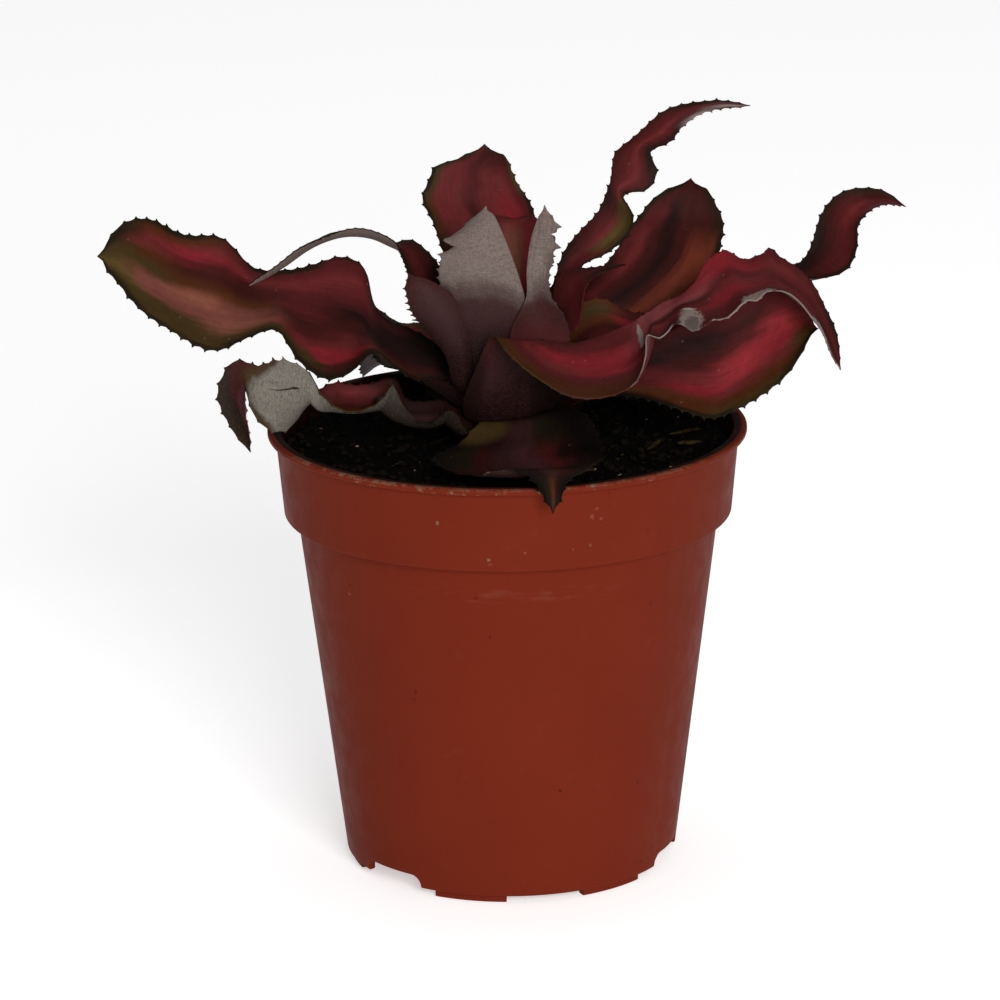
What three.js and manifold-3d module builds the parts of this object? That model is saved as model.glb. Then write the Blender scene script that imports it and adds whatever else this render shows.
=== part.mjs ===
// A potted earth star: a rosette of wavy, toothed bromeliad leaves on a short stem, growing in soil in a
// thin-walled moulded nursery pot. Millimetres, +Z up, -Y is the front. The origin is on the pot's axis at the
// level of its feet. Run with the npm packages three and manifold-3d; the default export is the group.
import * as THREE from 'three';
import { mergeVertices } from 'three/addons/utils/BufferGeometryUtils.js';
import Module from 'manifold-3d';

const wasm = await Module();
wasm.setup();

// Pot: a 9 cm nursery pot with a collar, a lip and a skirt cut by three notches.
const POT = {
  rimRadius: 45, height: 84.3, lipHeight: 1.2, wall: 1.0,
  collarTopRadius: 43.5, collarFootRadius: 42.1, collarFoot: 68.0,
  bodyTopRadius: 39.7, footRadius: 31.4, skirtBottom: 1.4,
  floorUnder: 4.2, floorThickness: 1.3, floorInset: 1.6, skirtWall: 1.5, ledge: 0.6, edge: 0.35, sides: 64,
};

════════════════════

## Exercise task:
Copy all of the data exactly.

## Solution for this exercise:
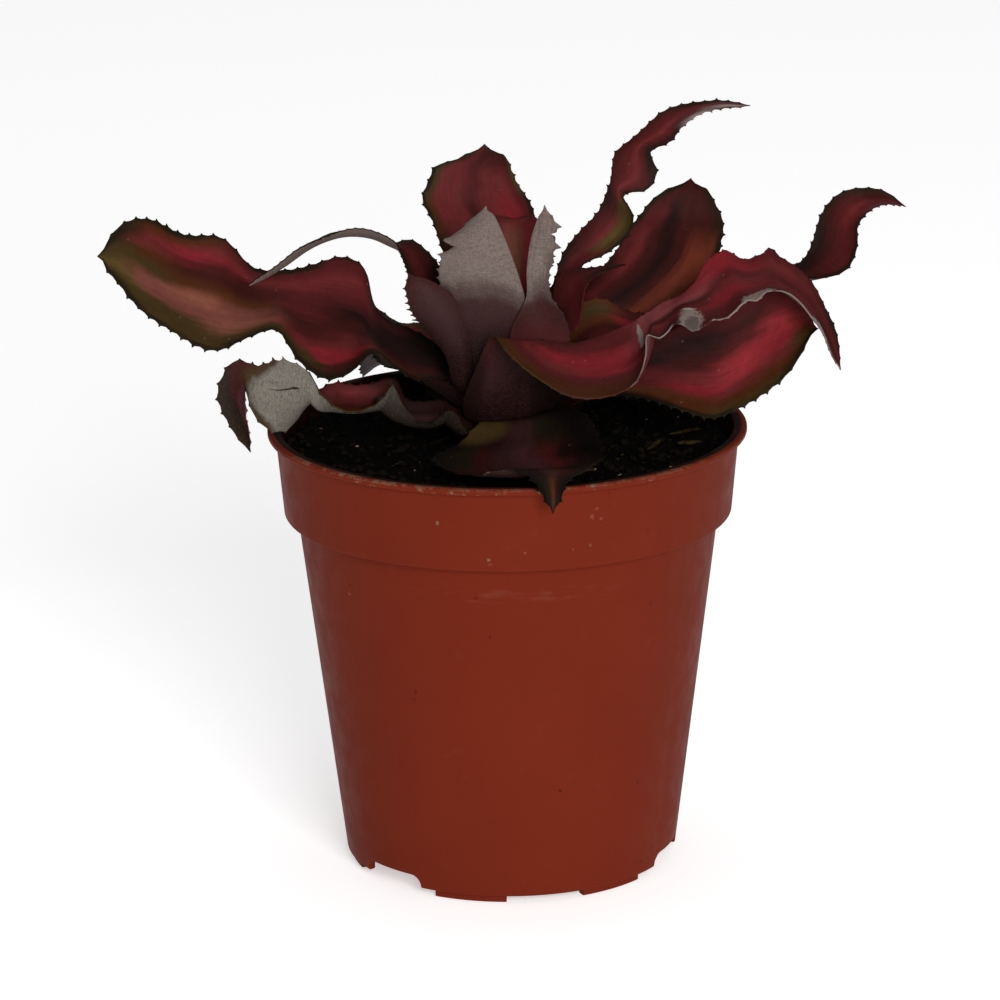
What three.js and manifold-3d module builds the parts of this object? That model is saved as model.glb. Then write the Blender scene script that imports it and adds whatever else this render shows.
=== part.mjs ===
// A potted earth star: a rosette of wavy, toothed bromeliad leaves on a short stem, growing in soil in a
// thin-walled moulded nursery pot. Millimetres, +Z up, -Y is the front. The origin is on the pot's axis at the
// level of its feet. Run with the npm packages three and manifold-3d; the default export is the group.
import * as THREE from 'three';
import { mergeVertices } from 'three/addons/utils/BufferGeometryUtils.js';
import Module from 'manifold-3d';

const wasm = await Module();
wasm.setup();

// Pot: a 9 cm nursery pot with a collar, a lip and a skirt cut by three notches.
const POT = {
  rimRadius: 45, height: 84.3, lipHeight: 1.2, wall: 1.0,
  collarTopRadius: 43.5, collarFootRadius: 42.1, collarFoot: 68.0,
  bodyTopRadius: 39.7, footRadius: 31.4, skirtBottom: 1.4,
  floorUnder: 4.2, floorThickness: 1.3, floorInset: 1.6, skirtWall: 1.5, ledge: 0.6, edge: 0.35, sides: 64,
};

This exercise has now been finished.